Henrietta Vansittart had an unconventional working life, but she also had an unconventional private life. In considering her legacy, we cannot ignore the complexities of her life and that both her public and private lives can be viewed as transgressive. While Vansittart lost her engineering mentor, her father, fairly early in her life, there was another older male figure who played an extensive role in her life – her lover, Edward Bulwer-Lytton. This was an affair that continued for over a decade, including while Vansittart was working on the Lowe-Vansittart propeller after her father’s death (the affair began in 1859; Vansittart’s father died in 1866; the new propeller design was patented by Vansittart in the United Kingdom in 1868; and the relationship with Bulwer-Lytton ended in 1871). According to her entry in the Oxford Dictionary of National Biography, the liaison was so well-known that the Prime Minister at the time, Benjamin Disraeli, commented on how the attachment was keeping Bulwer-Lytton away from his duties in the House of Commons (O’Mahoney, 2012). Vansittart did not only have a public persona as an engineer but also as a mistress of a well-known MP and author, who was known to have had an array of affairs.

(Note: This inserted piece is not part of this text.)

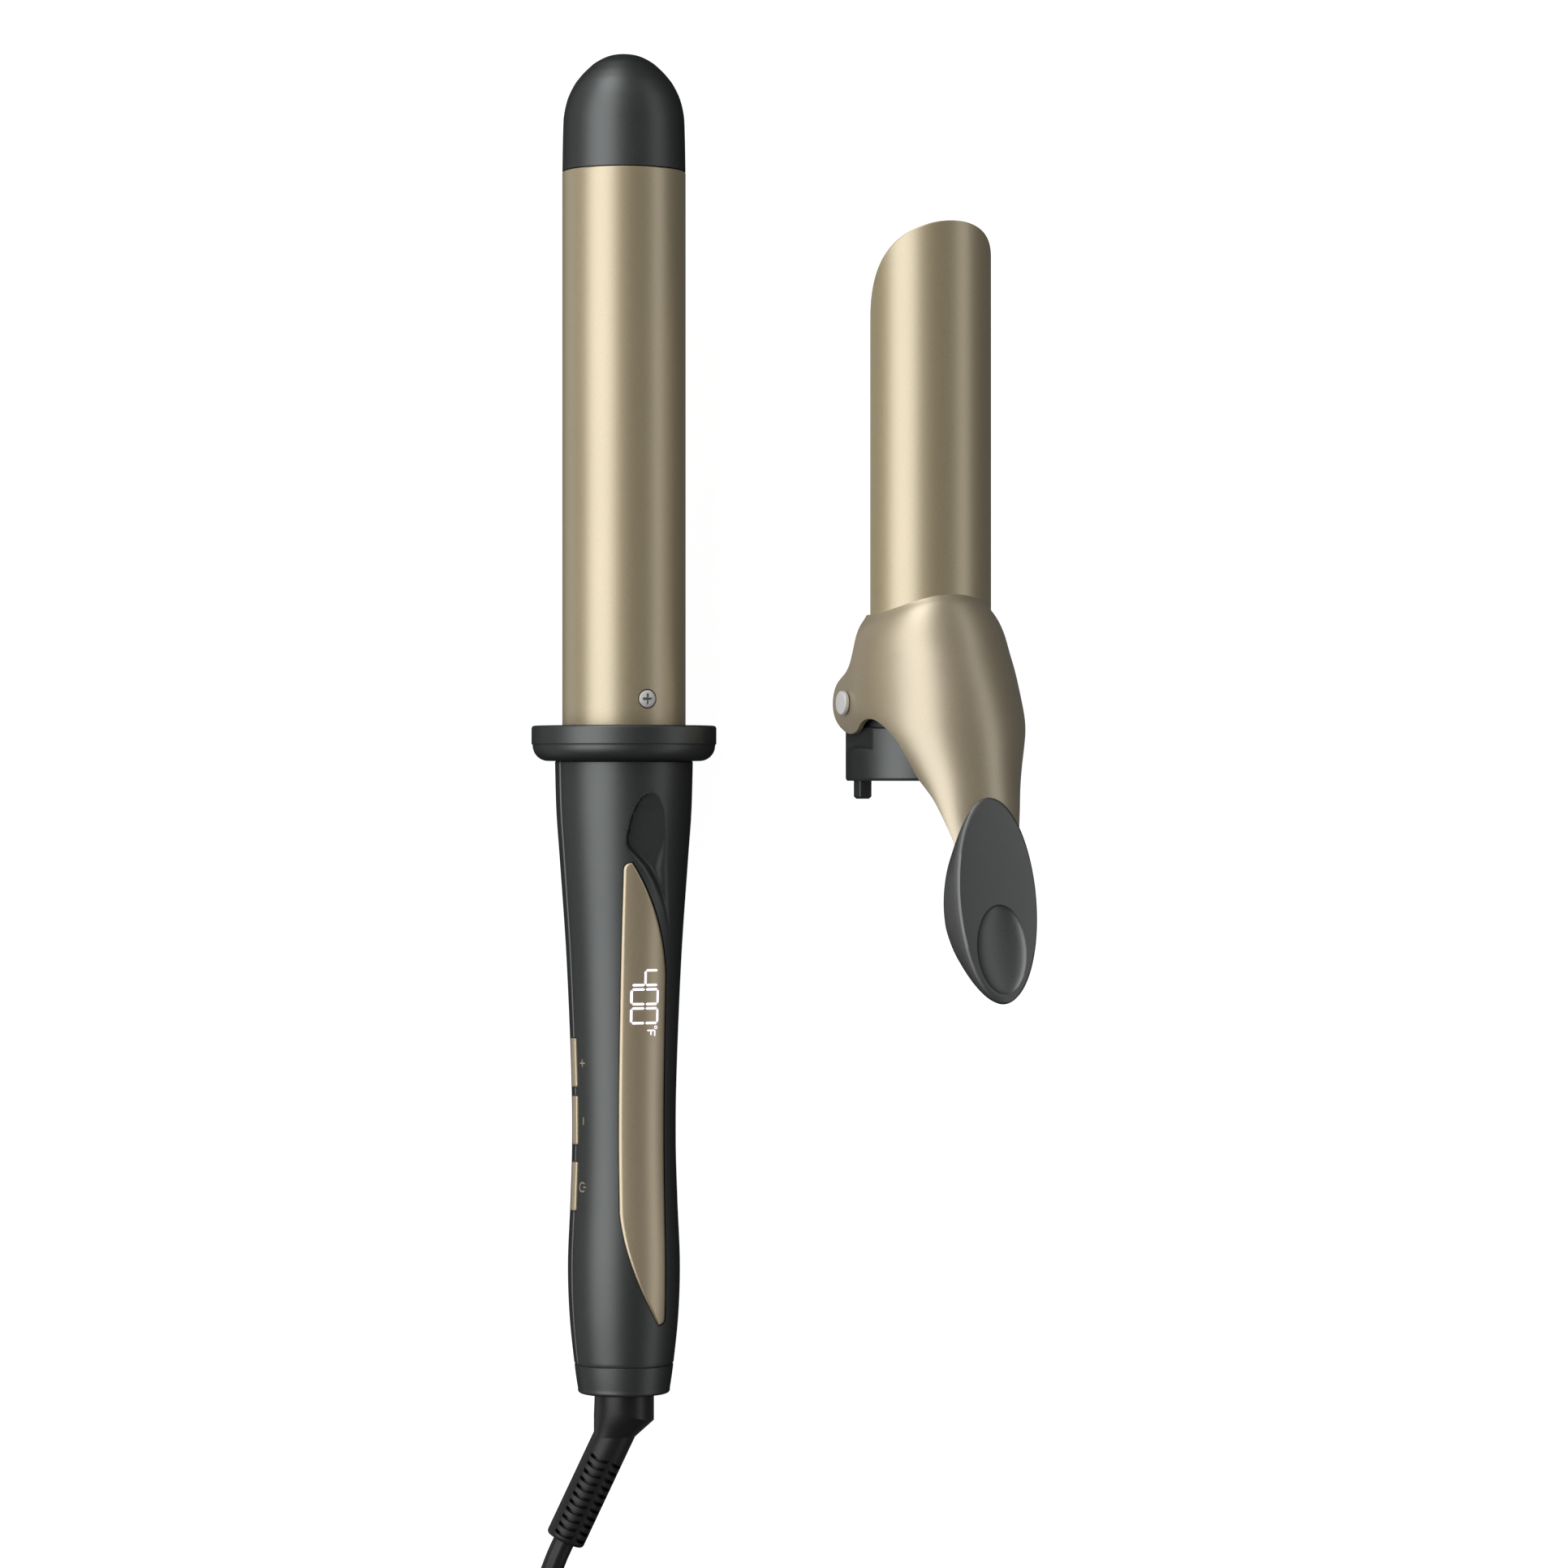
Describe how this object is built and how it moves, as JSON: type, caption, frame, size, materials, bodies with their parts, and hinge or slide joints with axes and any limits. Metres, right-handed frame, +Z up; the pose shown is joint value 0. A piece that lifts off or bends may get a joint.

She lived separately from her husband for many years as a result of this, a living situation that would not have been viewed kindly in the mid-nineteenth century, even if it was not entirely uncommon (Gleadle, 2017, p 86). Yet there is, as yet, no uncovered evidence to suggest that this irregular set-up impeded her engineering work, perhaps indicating that these two ‘spheres’ of her life were able to co-exist without one impacting on the other.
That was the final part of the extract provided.